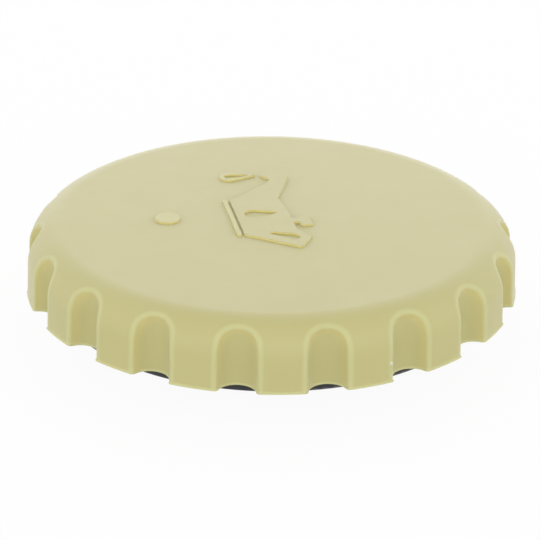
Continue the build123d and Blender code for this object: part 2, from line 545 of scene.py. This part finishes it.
def dress(node, material):
    item = frame["nodes"][node]
    item.data.materials.clear()
    item.data.materials.append(material)
    for face in item.data.polygons:
        face.material_index = 0


def seen_directly(tree):
    """1 for rays that see the surface itself, straight or in a reflection; 0 for light."""
    paths = tree.nodes.new("ShaderNodeLightPath")
    seen = paths.outputs["Is Camera Ray"]
    for ray in ("Is Glossy Ray", "Is Transmission Ray"):
        seen = calc(tree, "MAXIMUM", seen, paths.outputs[ray])
    return seen


def seen_or_light(tree, light, seen, output):
    """Give an output one shader for rays that see it, and another for light."""
    mix = tree.nodes.new("ShaderNodeMixShader")
    tree.links.new(seen_directly(tree), mix.inputs[0])
    tree.links.new(light.outputs[0], mix.inputs[1])
    tree.links.new(seen.outputs[0], mix.inputs[2])
    tree.links.new(mix.outputs[0], output)


def world():
    """A light tent, brighter round the horizon than overhead, and plain white where it is seen."""
    studio = bpy.data.worlds.new("studio")
    studio.use_nodes = True
    bpy.context.scene.world = studio
    tree = studio.node_tree
    tree.nodes.clear()
    split = tree.nodes.new("ShaderNodeSeparateXYZ")
    tree.links.new(tree.nodes.new("ShaderNodeTexCoord").outputs["Generated"], split.inputs[0])
    level = carried(tree, split.outputs["Z"], (0.0, 1.0), HORIZON_LIGHT, ZENITH_LIGHT)
    light = tree.nodes.new("ShaderNodeBackground")
    socket(light, "Color", opaque(WHITE))
    tree.links.new(level, light.inputs["Strength"])
    white = tree.nodes.new("ShaderNodeBackground")
    socket(white, "Color", opaque(WHITE))
    socket(white, "Strength", SEEN_LIGHT)
    output = tree.nodes.new("ShaderNodeOutputWorld")
    seen_or_light(tree, light, white, output.inputs[0])


def panel(name, place, width, height, power):
    """A soft lamp, aimed at the cap."""
    data = bpy.data.lights.new(name, "AREA")
    data.shape = "RECTANGLE"
    data.size = width
    data.size_y = height
    data.energy = power
    item = bpy.data.objects.new(name, data)
    item.location = place
    item.rotation_euler = (-Vector(place)).to_track_quat("-Z", "Y").to_euler()
    bpy.context.collection.objects.link(item)


def floor():
    """A white floor: where it is seen it keeps a faint shadow, and it lights the cap from below."""
    mesh = bpy.data.meshes.new("floor")
    half = FLOOR_HALF_WIDTH
    corners = [(-half, -half, 0), (half, -half, 0), (half, half, 0), (-half, half, 0)]
    mesh.from_pydata(corners, [], [(0, 1, 2, 3)])
    item = bpy.data.objects.new("floor", mesh)
    bpy.context.collection.objects.link(item)
    material = new_material("pale_floor")
    shader = shader_of(material)
    socket(shader, "Base Color", opaque([FLOOR_SHADOW_DEPTH * part for part in WHITE]))
    socket(shader, "Roughness", 1.0)
    socket(shader, "Specular IOR Level", 0.0)
    socket(shader, "Emission Color", opaque(WHITE))
    socket(shader, "Emission Strength", SEEN_LIGHT - FLOOR_SHADOW_DEPTH)
    tree = material.node_tree
    light = tree.nodes.new("ShaderNodeEmission")
    socket(light, "Strength", FLOOR_LIGHT)
    seen_or_light(tree, light, shader, tree.nodes["Material Output"].inputs["Surface"])
    mesh.materials.append(material)


camera()
world()
floor()
for panel_name, panel_form in PANELS.items():
    panel(panel_name, *panel_form)
dress("grip_cover", cover_material())
dress("closure_body", moulding("black_moulding", BODY_BLACK, BODY_MOTTLE, *BODY_TEXTURE))
dress("sealing_ring", moulding("seal_rubber", SEAL_BLACK, SEAL_MOTTLE, *SEAL_TEXTURE))
reliefs()
nib()
bpy.context.scene.view_settings.view_transform = "Standard"
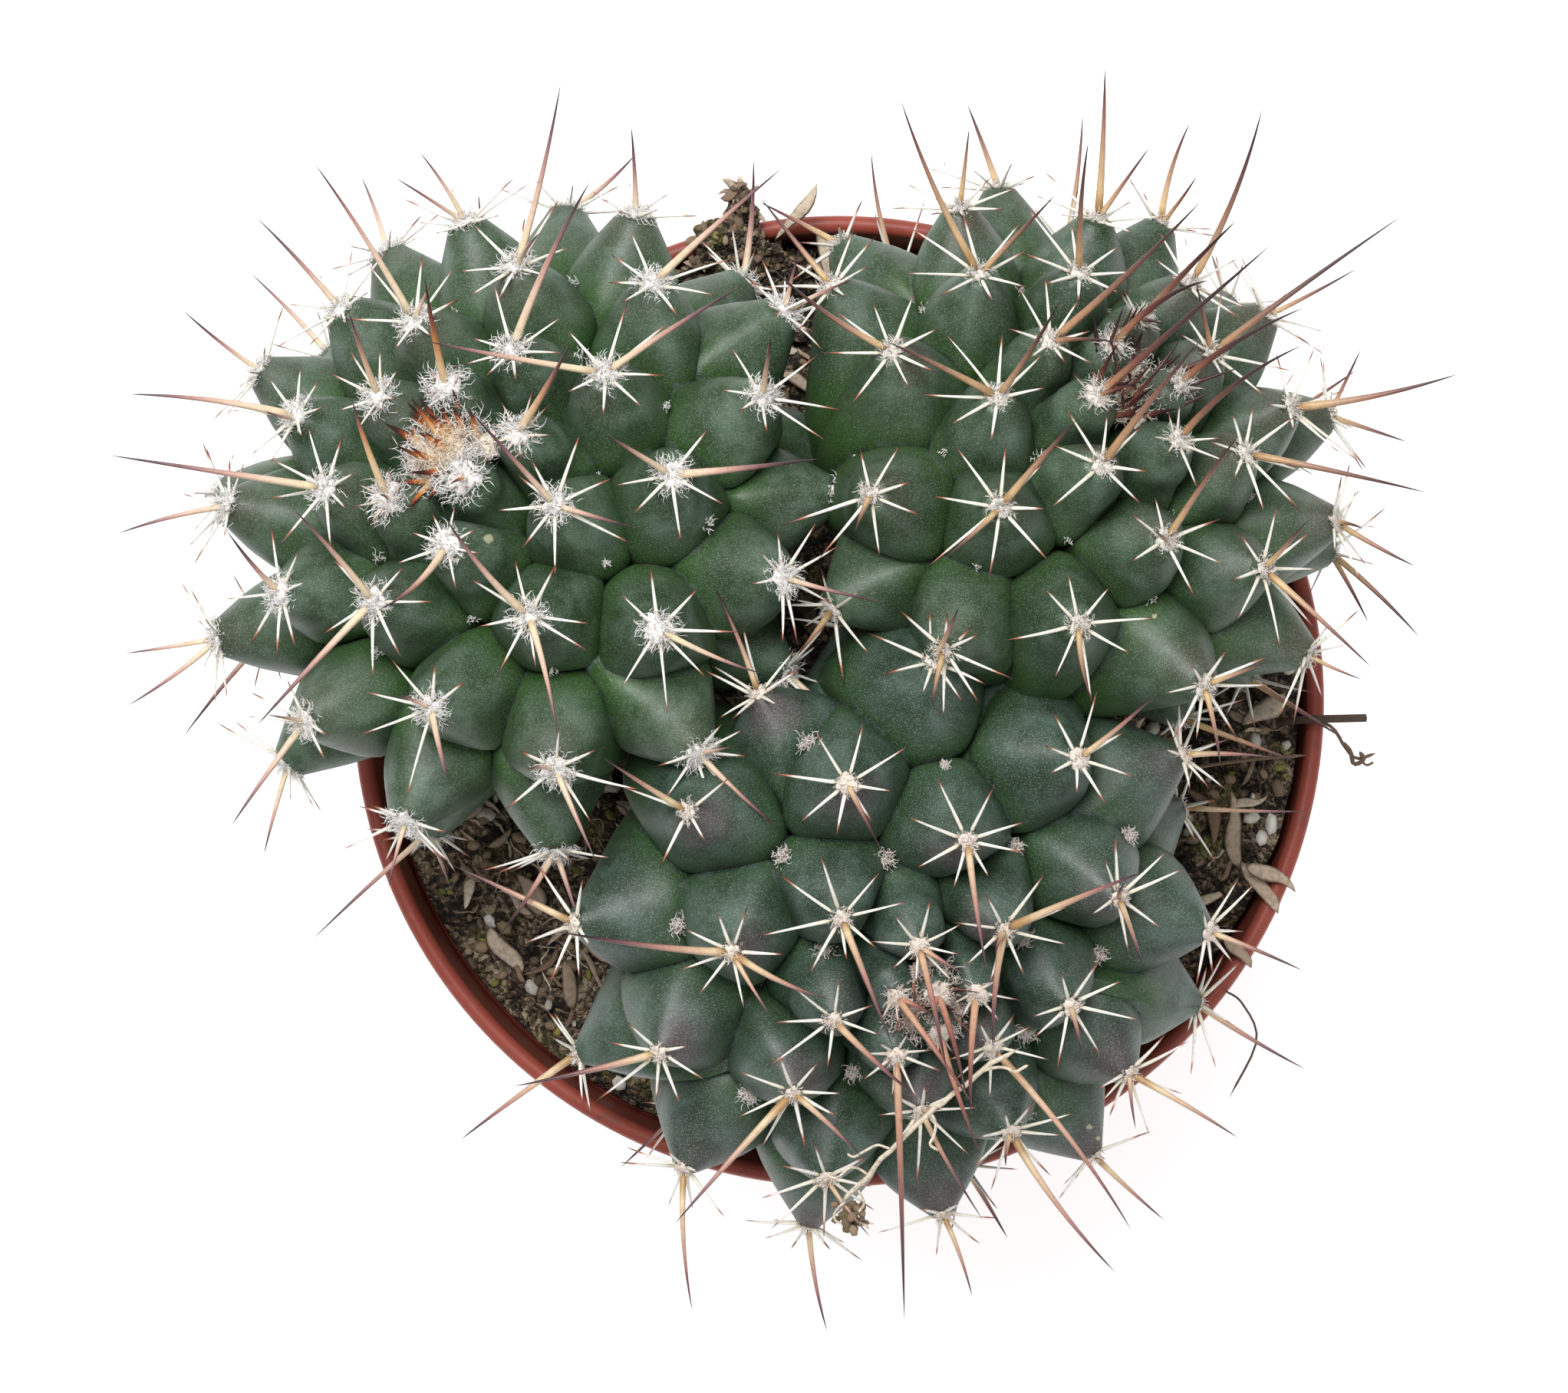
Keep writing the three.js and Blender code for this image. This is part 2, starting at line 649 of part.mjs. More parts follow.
const pottedCactus = new THREE.Group();
pottedCactus.add(toMesh('pot', makePot(), potMaterial));
pottedCactus.add(toMesh('soil', makeSoil(), soilMaterial));
for (const plant of PLANTS) {
  const skin = new THREE.MeshStandardMaterial({ color: plant.colour, roughness: 0.55, metalness: 0 });
  pottedCactus.add(toMesh(plant.name, makePlant(plant), skin));
}

export default pottedCactus;
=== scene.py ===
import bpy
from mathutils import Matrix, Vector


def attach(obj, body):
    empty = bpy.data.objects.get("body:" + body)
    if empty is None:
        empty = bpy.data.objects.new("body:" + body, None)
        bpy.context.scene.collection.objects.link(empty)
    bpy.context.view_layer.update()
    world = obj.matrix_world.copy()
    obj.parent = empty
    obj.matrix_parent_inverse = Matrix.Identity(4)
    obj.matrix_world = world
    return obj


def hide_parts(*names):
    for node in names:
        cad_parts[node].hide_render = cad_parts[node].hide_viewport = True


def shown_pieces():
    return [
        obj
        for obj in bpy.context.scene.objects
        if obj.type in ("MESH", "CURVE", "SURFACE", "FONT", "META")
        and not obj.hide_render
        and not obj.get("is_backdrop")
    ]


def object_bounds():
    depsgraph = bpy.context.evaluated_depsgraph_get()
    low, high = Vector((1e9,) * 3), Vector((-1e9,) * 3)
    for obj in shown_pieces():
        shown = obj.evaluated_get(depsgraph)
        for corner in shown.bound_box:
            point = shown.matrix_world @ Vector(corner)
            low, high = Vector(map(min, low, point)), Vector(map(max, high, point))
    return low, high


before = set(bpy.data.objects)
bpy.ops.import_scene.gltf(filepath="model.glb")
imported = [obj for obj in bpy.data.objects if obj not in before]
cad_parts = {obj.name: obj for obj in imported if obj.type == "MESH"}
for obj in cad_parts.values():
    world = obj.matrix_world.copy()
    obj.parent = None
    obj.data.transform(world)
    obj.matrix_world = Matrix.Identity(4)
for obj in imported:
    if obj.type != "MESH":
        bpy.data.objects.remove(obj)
solids_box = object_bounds()

# %% [markdown]
# # Three young cactus plants in one nursery pot
#
# The object is a terracotta-coloured plastic pot with soil and three leaning globes of Mammillaria mystax.
# The solids in the frame give every piece its place. This lesson makes the surfaces that the eye sees.
# Almost everything on such a plant is a stack of rings between two poles: a pot, a tubercle, a spine,
# a hair of wool, a crumb of grit. So one helper builds them all, and each step only works out its rings.
#
# Lengths are written in millimetres, as a grower would measure them, and become metres in one place.

# %% Libraries and units
from types import SimpleNamespace

import bpy
import numpy as np
from mathutils import Vector
from mathutils.bvhtree import BVHTree

MM = 0.001
FULL_TURN = 2 * np.pi
UP = np.array([0.0, 0.0, 1.0])


def print_box(title, box):
    """Print the two corners of a box in millimetres."""
    print(title, *[[round(x / MM, 1) for x in corner] for corner in box])


print_box("solids from", solids_box)

# %% [markdown]
# ## Camera and light
#
# The picture looks straight down from a little over half a metre with a long lens. One point above the
# pot and a focal length are enough to describe that. The light is a bright, even studio: a white floor,
# a white surround and two large soft panels, so that the shadows stay pale and open.

# %% Camera
CAMERA_PLACE = (-5.9, 0.5, 585.0)
SENSOR_WIDTH = 36.0
PICTURE_WIDTH = 2044
FOCAL_PIXELS = 6040

scene = bpy.context.scene
lens = bpy.data.cameras.new("overhead_camera")
lens.sensor_width = SENSOR_WIDTH
lens.lens = SENSOR_WIDTH * FOCAL_PIXELS / PICTURE_WIDTH
camera = bpy.data.objects.new("overhead_camera", lens)
camera.location = Vector(CAMERA_PLACE) * MM
scene.collection.objects.link(camera)
scene.camera = camera
print("focal length", round(lens.lens, 1), "mm")

# %% Light
PANELS = {
    "overhead_panel": {"place": (-110, 230, 640), "size": 330, "watts": 4.3},
    "front_panel": {"place": (320, -420, 460), "size": 420, "watts": 0.7},
}
PANEL_AIM = Vector((0, 0, 100))
SURROUND_COLOUR = (0.965, 0.985, 1.0, 1.0)
SURROUND_STRENGTH = 0.37


def soft_panel(name, place, size, watts):
    """Square light that faces the plants."""
    light = bpy.data.lights.new(name, "AREA")
    light.shape, light.size, light.energy = "SQUARE", size * MM, watts
    panel = bpy.data.objects.new(name, light)
    panel.location = Vector(place) * MM
    panel.rotation_mode = "QUATERNION"
    panel.rotation_quaternion = (PANEL_AIM * MM - panel.location).to_track_quat("-Z", "Y")
    scene.collection.objects.link(panel)


for panel_name, panel_values in PANELS.items():
    soft_panel(panel_name, **panel_values)
scene.world = bpy.data.worlds.new("white_studio")
scene.world.use_nodes = True
background = scene.world.node_tree.nodes["Background"].inputs
background["Color"].default_value = SURROUND_COLOUR
background["Strength"].default_value = SURROUND_STRENGTH
scene.view_settings.view_transform = "Standard"
print(len(PANELS), "panels in a white surround")

# %% [markdown]
# ## Meshes from whole arrays
#
# A ring is a closed loop of points. A stack of rings between two poles is a closed skin: a fan at each
# end and a band of four-cornered faces between one ring and the next. The same index pattern serves a
# thousand hairs at once, shifted along for each of them, so no shape needs a loop over its points.


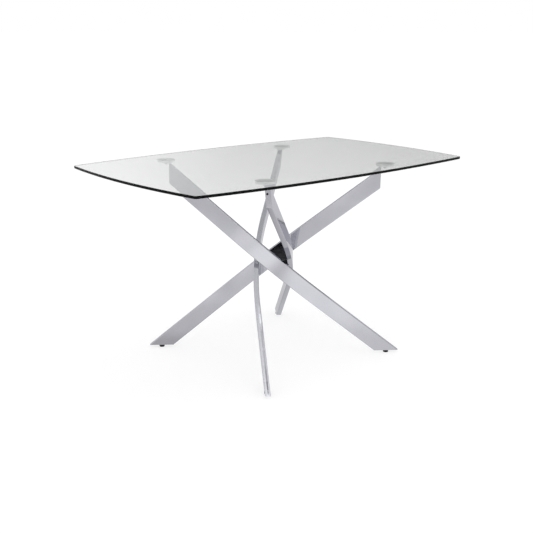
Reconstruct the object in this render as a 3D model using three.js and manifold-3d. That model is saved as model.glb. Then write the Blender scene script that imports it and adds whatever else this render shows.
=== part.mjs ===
// Dining table: one clear glass plate on a base of four bent flat-tube legs.
// The legs cross at mid-height without touching. A black hub plate in the square
// between them bolts to all four. Each leg ends at the top in a tab that is screwed
// to a round metal disc bonded under the glass, and at the floor in a screw leveller.
//
// Units are millimetres and degrees. +X runs along the table, +Z is up, and the
// origin is on the floor below the middle of the table.

import * as THREE from 'three';
import { mergeVertices } from 'three/addons/utils/BufferGeometryUtils.js';
import Module from 'manifold-3d';

const wasm = await Module();
wasm.setup();

// ---------------------------------------------------------------- driving dimensions

const GAP = 0.3;                    // air left between pieces that touch

const TABLE_HEIGHT = 760;
const TABLE_LENGTH = 1355;          // between the middles of the bowed ends
const TABLE_WIDTH = 832;            // between the middles of the bowed sides
const GLASS_THICKNESS = 10;
const SIDE_BOW = 40;                // how far a long side swells past its corners
const END_BOW = 30;
const CORNER_RADIUS = 14;
const GLASS_EDGE = 1.5;             // ground edge

const LEG_WIDTH = 60;               // flat tube, wide faces to the sides
const LEG_THICKNESS = 20;
const LEG_WALL = 1.8;
const LEG_EDGE = 2;                 // rounding of the tube's four long edges
const LEG_SLOPE = 39;
const LEG_MID_HEIGHT = 373;         // tube centreline over the middle of the table
const BASE_TURN = 2;                // the base is turned a little on the glass

// The centreline is two straight runs and one bend, drawn in the leg's own sloping
// plane: "along" runs down the slope, "side" is to the right of the way down.
const TOP_RUN = { along: -545, side: -11 };
const BEND = { along: 16.7, side: 81.7, radius: 1430 };
const FOOT_RUN = { along: 651, side: -4.6 };

const TOP_FACE = 403;               // table axis to the leg's upright end face
const FOOT_CLEARANCE = 9;           // floor to the underside of the foot
const PLATE_THICKNESS = 2;          // welded end plate and foot plate

const DISC_DIAMETER = 70;
const DISC_THICKNESS = 8;
const DISC_OUT = 14;                // disc centre beyond the leg's end face
const DISC_ASIDE = 10;              // and off the tube's centreline, away from its bow
const TAB_THICKNESS = 6;
const TAB_OVERLAP = 6;              // length of tab over the tube's top corner

const HUB_TOP = 382;
const HUB_THICKNESS = 8;
const HUB_REACH = 56;               // table axis to the hub's sides, before the legs' seats
const HUB_TURN = 1.5;               // hub sides follow the tubes' inner faces
const HUB_CORNER = 14;              // cut off each corner
const LUG = { from: -32, to: 3, depth: 15, thickness: 12 };
const HUB_BOLTS = [{ along: -23, height: 367.5 }, { along: -6, height: 367.5 }];

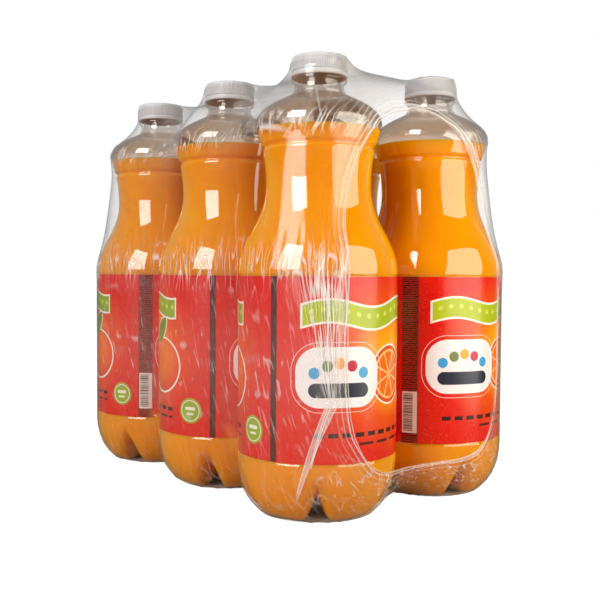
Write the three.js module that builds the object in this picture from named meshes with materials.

++++++++

=== Directive ===
The lines to quote run from the one containing "const pottedCactus = new THREE.Group();" to the one containing "low, high = Vector((1e9,)". Quote them exactly, with both of those lines, and nothing else.

=== The completed task ===
const pottedCactus = new THREE.Group();
pottedCactus.add(toMesh('pot', makePot(), potMaterial));
pottedCactus.add(toMesh('soil', makeSoil(), soilMaterial));
for (const plant of PLANTS) {
  const skin = new THREE.MeshStandardMaterial({ color: plant.colour, roughness: 0.55, metalness: 0 });
  pottedCactus.add(toMesh(plant.name, makePlant(plant), skin));
}

export default pottedCactus;
=== scene.py ===
import bpy
from mathutils import Matrix, Vector


def attach(obj, body):
    empty = bpy.data.objects.get("body:" + body)
    if empty is None:
        empty = bpy.data.objects.new("body:" + body, None)
        bpy.context.scene.collection.objects.link(empty)
    bpy.context.view_layer.update()
    world = obj.matrix_world.copy()
    obj.parent = empty
    obj.matrix_parent_inverse = Matrix.Identity(4)
    obj.matrix_world = world
    return obj


def hide_parts(*names):
    for node in names:
        cad_parts[node].hide_render = cad_parts[node].hide_viewport = True


def shown_pieces():
    return [
        obj
        for obj in bpy.context.scene.objects
        if obj.type in ("MESH", "CURVE", "SURFACE", "FONT", "META")
        and not obj.hide_render
        and not obj.get("is_backdrop")
    ]


def object_bounds():
    depsgraph = bpy.context.evaluated_depsgraph_get()
    low, high = Vector((1e9,) * 3), Vector((-1e9,) * 3)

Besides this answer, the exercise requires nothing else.